Start of THE INPUT

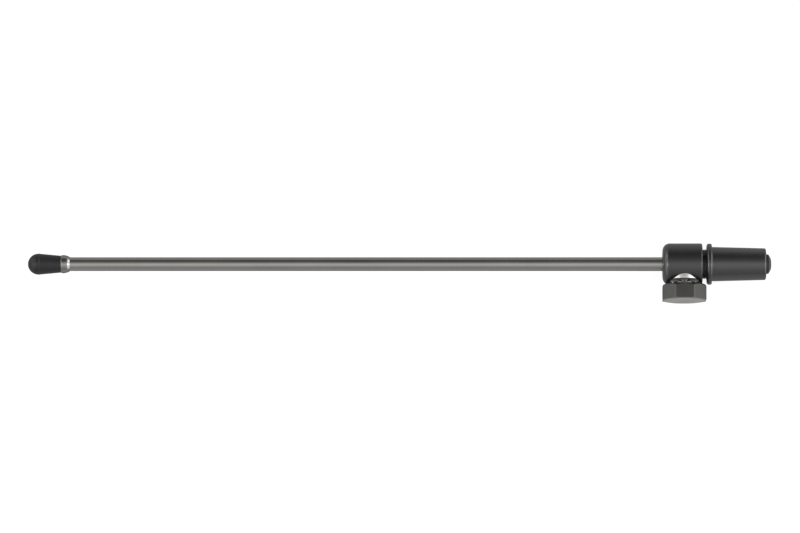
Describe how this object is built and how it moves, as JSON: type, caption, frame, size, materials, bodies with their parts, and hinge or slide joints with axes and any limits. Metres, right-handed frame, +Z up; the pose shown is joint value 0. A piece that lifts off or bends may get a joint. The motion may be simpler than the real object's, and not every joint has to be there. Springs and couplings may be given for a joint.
{
  "type": "cello endpin",
  "caption": "Height-adjustable cello endpin: steel rod with rubber-tipped spike, sliding in a tapered plug and clamped by an octagonal thumb screw in a round collar.",
  "frame": {"origin": "on the rod's axis, in the plane of the flange face that seats against the cello", "axes": "+X along the rod from the floor tip towards the plug's inner end, -Y along the clamp screw from the rod to the knob, +Z up with the endpin on its side"},
  "size_m": [0.5425, 0.0428, 0.0318],
  "materials": {
    "black_metal": "satin black anodised, even sheen",
    "satin_steel": "satin polished, slightly warm grey",
    "plain_steel": "turned, bare",
    "knob_steel": "dark satin plated, fine turning lines",
    "bright_nickel": "bright nickel plate",
    "satin_nickel": "satin nickel plate, fine turning lines",
    "black_steel": "black oxide, satin",
    "brass": "turned",
    "rubber": "matte black moulded rubber",
    "nylon": "natural nylon"
  },
  "bodies": {
    "housing": {"taper_cone": "black_metal", "clamp_collar": "black_metal", "guide_sleeve": "brass", "front_guide_bush": "nylon", "rear_guide_bush": "nylon", "rod_seal_ring": "rubber", "screw_boss": "satin_nickel"},
    "pad": {"pressure_pad": "brass"},
    "thumb_screw": {"thumb_screw_stud": "plain_steel", "thumb_knob": "knob_steel"},
    "stop_rings": {"stop_washer": "black_steel", "stop_damper": "rubber"},
    "rod": {"steel_rod": "satin_steel", "tip_ferrule": "bright_nickel", "spike_holder": "plain_steel", "spike_point": "plain_steel", "stop_screw": "black_steel"},
    "tip": {"rubber_tip": "rubber"}
  },
  "joints": [
    {"name": "rod_slide", "type": "slide", "parent": "housing", "child": "stop_rings", "axis": [1, 0, 0], "range_m": [0, 0.4319]},
    {"name": "rod_turn", "type": "hinge", "parent": "stop_rings", "child": "rod", "pos_m": [0, 0, 0], "axis": [1, 0, 0], "continuous": true},
    {"name": "tip_pull", "type": "slide", "parent": "rod", "child": "tip", "axis": [-1, 0, 0], "range_m": [0, 0.016]},
    {"name": "pad_travel", "type": "slide", "parent": "housing", "child": "pad", "axis": [0, -1, 0], "range_m": [0, 0.00187]},
    {"name": "knob_turn", "type": "hinge", "parent": "pad", "child": "thumb_screw", "pos_m": [-0.02, 0, 0], "axis": [0, -1, 0], "range_deg": [0, 540]}
  ],
  "couplings": [
    {"joint": "knob_turn", "follows": "pad_travel", "rad_per_m": 5026.5}
  ]
}
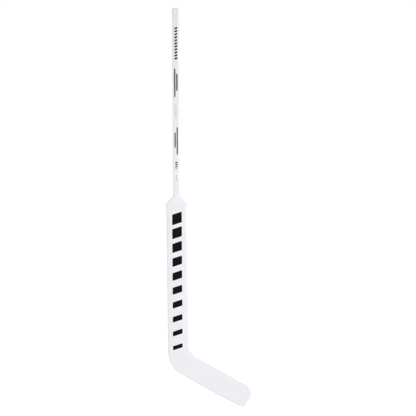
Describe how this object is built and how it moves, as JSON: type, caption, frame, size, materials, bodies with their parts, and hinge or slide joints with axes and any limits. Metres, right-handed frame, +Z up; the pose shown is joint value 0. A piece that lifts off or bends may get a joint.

End of THE INPUT

> [SHORT PROBLEM]: Extract the full listing above without altering anything.

> [SOLUTION FOR THIS PROBLEM]:
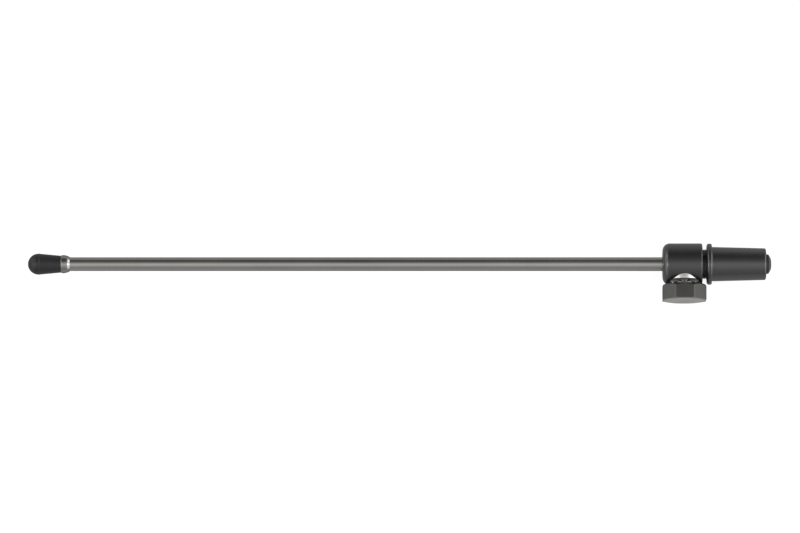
Describe how this object is built and how it moves, as JSON: type, caption, frame, size, materials, bodies with their parts, and hinge or slide joints with axes and any limits. Metres, right-handed frame, +Z up; the pose shown is joint value 0. A piece that lifts off or bends may get a joint. The motion may be simpler than the real object's, and not every joint has to be there. Springs and couplings may be given for a joint.
{
  "type": "cello endpin",
  "caption": "Height-adjustable cello endpin: steel rod with rubber-tipped spike, sliding in a tapered plug and clamped by an octagonal thumb screw in a round collar.",
  "frame": {"origin": "on the rod's axis, in the plane of the flange face that seats against the cello", "axes": "+X along the rod from the floor tip towards the plug's inner end, -Y along the clamp screw from the rod to the knob, +Z up with the endpin on its side"},
  "size_m": [0.5425, 0.0428, 0.0318],
  "materials": {
    "black_metal": "satin black anodised, even sheen",
    "satin_steel": "satin polished, slightly warm grey",
    "plain_steel": "turned, bare",
    "knob_steel": "dark satin plated, fine turning lines",
    "bright_nickel": "bright nickel plate",
    "satin_nickel": "satin nickel plate, fine turning lines",
    "black_steel": "black oxide, satin",
    "brass": "turned",
    "rubber": "matte black moulded rubber",
    "nylon": "natural nylon"
  },
  "bodies": {
    "housing": {"taper_cone": "black_metal", "clamp_collar": "black_metal", "guide_sleeve": "brass", "front_guide_bush": "nylon", "rear_guide_bush": "nylon", "rod_seal_ring": "rubber", "screw_boss": "satin_nickel"},
    "pad": {"pressure_pad": "brass"},
    "thumb_screw": {"thumb_screw_stud": "plain_steel", "thumb_knob": "knob_steel"},
    "stop_rings": {"stop_washer": "black_steel", "stop_damper": "rubber"},
    "rod": {"steel_rod": "satin_steel", "tip_ferrule": "bright_nickel", "spike_holder": "plain_steel", "spike_point": "plain_steel", "stop_screw": "black_steel"},
    "tip": {"rubber_tip": "rubber"}
  },
  "joints": [
    {"name": "rod_slide", "type": "slide", "parent": "housing", "child": "stop_rings", "axis": [1, 0, 0], "range_m": [0, 0.4319]},
    {"name": "rod_turn", "type": "hinge", "parent": "stop_rings", "child": "rod", "pos_m": [0, 0, 0], "axis": [1, 0, 0], "continuous": true},
    {"name": "tip_pull", "type": "slide", "parent": "rod", "child": "tip", "axis": [-1, 0, 0], "range_m": [0, 0.016]},
    {"name": "pad_travel", "type": "slide", "parent": "housing", "child": "pad", "axis": [0, -1, 0], "range_m": [0, 0.00187]},
    {"name": "knob_turn", "type": "hinge", "parent": "pad", "child": "thumb_screw", "pos_m": [-0.02, 0, 0], "axis": [0, -1, 0], "range_deg": [0, 540]}
  ],
  "couplings": [
    {"joint": "knob_turn", "follows": "pad_travel", "rad_per_m": 5026.5}
  ]
}
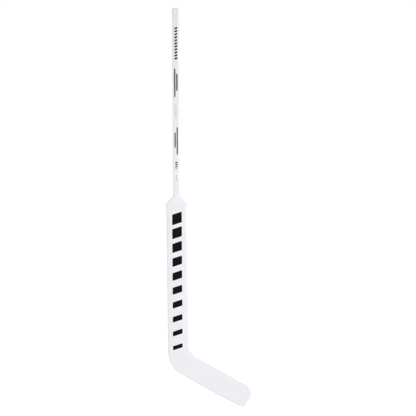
Describe how this object is built and how it moves, as JSON: type, caption, frame, size, materials, bodies with their parts, and hinge or slide joints with axes and any limits. Metres, right-handed frame, +Z up; the pose shown is joint value 0. A piece that lifts off or bends may get a joint.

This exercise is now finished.